Task brief -
Find all the lines with "frame" and gather them.

--- start Dataset excerpt ---

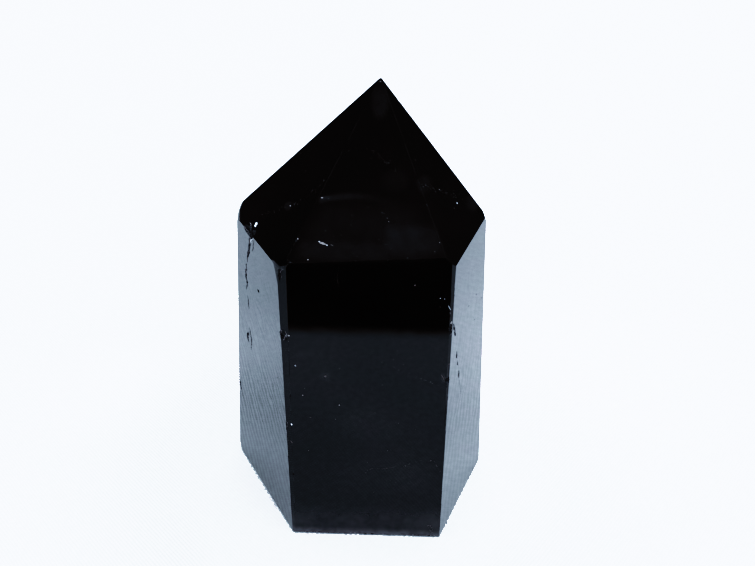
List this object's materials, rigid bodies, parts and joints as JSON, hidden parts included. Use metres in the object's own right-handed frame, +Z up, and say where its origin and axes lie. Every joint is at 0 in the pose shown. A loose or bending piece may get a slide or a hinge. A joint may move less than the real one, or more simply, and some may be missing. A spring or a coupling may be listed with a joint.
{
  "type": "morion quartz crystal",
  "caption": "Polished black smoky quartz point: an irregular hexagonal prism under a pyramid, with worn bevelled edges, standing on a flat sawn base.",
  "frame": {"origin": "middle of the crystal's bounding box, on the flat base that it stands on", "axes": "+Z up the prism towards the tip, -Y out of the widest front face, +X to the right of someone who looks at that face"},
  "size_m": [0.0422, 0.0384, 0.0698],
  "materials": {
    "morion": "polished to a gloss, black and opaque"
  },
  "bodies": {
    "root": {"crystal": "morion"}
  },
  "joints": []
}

--- end Dataset excerpt ---

Finished answer -
List this object's materials, rigid bodies, parts and joints as JSON, hidden parts included. Use metres in the object's own right-handed frame, +Z up, and say where its origin and axes lie. Every joint is at 0 in the pose shown. A loose or bending piece may get a slide or a hinge. A joint may move less than the real one, or more simply, and some may be missing. A spring or a coupling may be listed with a joint.
  "frame": {"origin": "middle of the crystal's bounding box, on the flat base that it stands on", "axes": "+Z up the prism towards the tip, -Y out of the widest front face, +X to the right of someone who looks at that face"},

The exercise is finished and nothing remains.